Work to do: Output the material below in its entirety, exactly as given.
—————
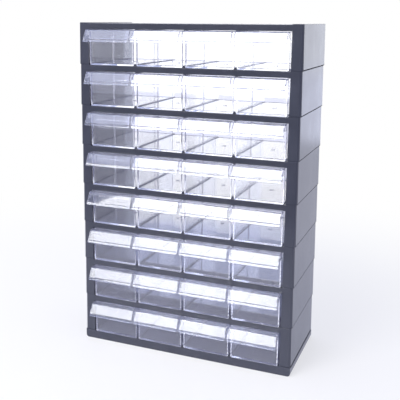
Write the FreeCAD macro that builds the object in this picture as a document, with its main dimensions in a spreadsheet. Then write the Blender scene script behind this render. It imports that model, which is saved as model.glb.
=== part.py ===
"""Parts bin cabinet: eight stacked moulded modules on a plinth, with four clear drawers in each.

Millimetres. +Z is up, the drawers open towards -Y, and the origin is under the middle of the
cabinet, on the surface that it stands on.
"""
import FreeCAD, Part

import math
import os
import re

import Sketcher
from FreeCAD import Placement, Rotation, Vector

ROWS = 8
COLUMNS = 4
WALL_CELLS = 3
BASE_CELLS_PER_COLUMN = 2

# Driving dimensions
SIZES = {
    # Cabinet
    "module_pitch": 54.0,
    "side_flare": 1.0,
    "cabinet_depth": 127.0,
    "corner_radius": 3.0,
    # Module: the front bar, the shelf behind it and the double side walls
    "post_width": 13.5,
    "bar_height": 8.4,
    "bar_thickness": 2.4,
    "shelf_recess": 0.7,
    "shelf_thickness": 2.6,
    "skin_thickness": 2.2,
    "web_thickness": 1.8,
    "bar_edge_radius": 0.6,
    "seam_chamfer": 0.6,
    # Guide ribs between the drawers, on the shelf and under it
    "guide_height": 3.0,
    "guide_flank": 1.6,
    "guide_clearance": 0.65,
    "guide_setback": 1.0,
    "hanger_drop": 1.5,
    "hanger_clearance": 0.85,
    # Pegs that locate one module on the next
    "peg_length": 12.0,
    "peg_height": 4.0,
    "peg_clearance": 0.3,
    # Plinth
    "base_height": 12.5,
    "base_corner_radius": 4.0,
    "groove_height": 1.6,
    "groove_depth": 1.2,
    # Drawer, and the gaps beside it
    "drawer_width": 64.2,
    "column_gap": 3.3,
    "wall_gap": 2.15,
    "drawer_wall": 1.6,
    "drawer_floor": 1.8,
    "drawer_front": 2.0,
    "drawer_proud": 0.75,
    "drawer_corner_radius": 3.0,
    "drawer_edge_radius": 0.8,
    "slide_clearance": 0.3,
    "bar_clearance": 0.4,
    "stop_clearance": 0.3,
    "stop_rise": 1.5,
    # Slot for a divider, half way along the drawer
    "slot_gap": 1.8,
    "slot_rib_width": 1.0,
    "slot_rib_depth": 0.8,
    "slot_rib_shy": 6.0,
    # Gate mark in the middle of the drawer's floor
    "gate_radius": 2.2,
    "gate_height": 0.4,
    # Awning handle along the top of the drawer's front
    "handle_overhang": 0.4,
    "flange_reach": 9.4,
    "handle_reach": 18.0,
    "handle_drop": 15.5,
    "handle_lip": 3.3,
    "handle_lip_lean": 1.6,
    "handle_thickness": 1.6,
    "handle_edge_radius": 0.8,
    "cheek_thickness": 1.2,
    "cheek_root": 6.0,
}
CHEEK_DROP_SHARE = 0.6
HALF_SHARE = 0.5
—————
Output:
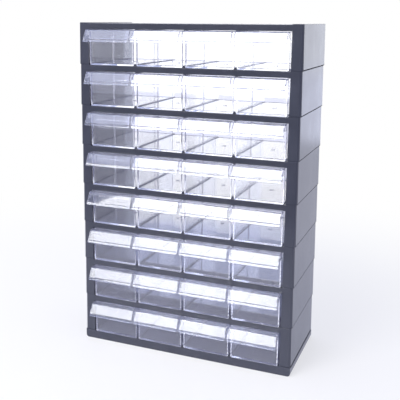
Write the FreeCAD macro that builds the object in this picture as a document, with its main dimensions in a spreadsheet. Then write the Blender scene script behind this render. It imports that model, which is saved as model.glb.
=== part.py ===
"""Parts bin cabinet: eight stacked moulded modules on a plinth, with four clear drawers in each.

Millimetres. +Z is up, the drawers open towards -Y, and the origin is under the middle of the
cabinet, on the surface that it stands on.
"""
import FreeCAD, Part

import math
import os
import re

import Sketcher
from FreeCAD import Placement, Rotation, Vector

ROWS = 8
COLUMNS = 4
WALL_CELLS = 3
BASE_CELLS_PER_COLUMN = 2

# Driving dimensions
SIZES = {
    # Cabinet
    "module_pitch": 54.0,
    "side_flare": 1.0,
    "cabinet_depth": 127.0,
    "corner_radius": 3.0,
    # Module: the front bar, the shelf behind it and the double side walls
    "post_width": 13.5,
    "bar_height": 8.4,
    "bar_thickness": 2.4,
    "shelf_recess": 0.7,
    "shelf_thickness": 2.6,
    "skin_thickness": 2.2,
    "web_thickness": 1.8,
    "bar_edge_radius": 0.6,
    "seam_chamfer": 0.6,
    # Guide ribs between the drawers, on the shelf and under it
    "guide_height": 3.0,
    "guide_flank": 1.6,
    "guide_clearance": 0.65,
    "guide_setback": 1.0,
    "hanger_drop": 1.5,
    "hanger_clearance": 0.85,
    # Pegs that locate one module on the next
    "peg_length": 12.0,
    "peg_height": 4.0,
    "peg_clearance": 0.3,
    # Plinth
    "base_height": 12.5,
    "base_corner_radius": 4.0,
    "groove_height": 1.6,
    "groove_depth": 1.2,
    # Drawer, and the gaps beside it
    "drawer_width": 64.2,
    "column_gap": 3.3,
    "wall_gap": 2.15,
    "drawer_wall": 1.6,
    "drawer_floor": 1.8,
    "drawer_front": 2.0,
    "drawer_proud": 0.75,
    "drawer_corner_radius": 3.0,
    "drawer_edge_radius": 0.8,
    "slide_clearance": 0.3,
    "bar_clearance": 0.4,
    "stop_clearance": 0.3,
    "stop_rise": 1.5,
    # Slot for a divider, half way along the drawer
    "slot_gap": 1.8,
    "slot_rib_width": 1.0,
    "slot_rib_depth": 0.8,
    "slot_rib_shy": 6.0,
    # Gate mark in the middle of the drawer's floor
    "gate_radius": 2.2,
    "gate_height": 0.4,
    # Awning handle along the top of the drawer's front
    "handle_overhang": 0.4,
    "flange_reach": 9.4,
    "handle_reach": 18.0,
    "handle_drop": 15.5,
    "handle_lip": 3.3,
    "handle_lip_lean": 1.6,
    "handle_thickness": 1.6,
    "handle_edge_radius": 0.8,
    "cheek_thickness": 1.2,
    "cheek_root": 6.0,
}
CHEEK_DROP_SHARE = 0.6
HALF_SHARE = 0.5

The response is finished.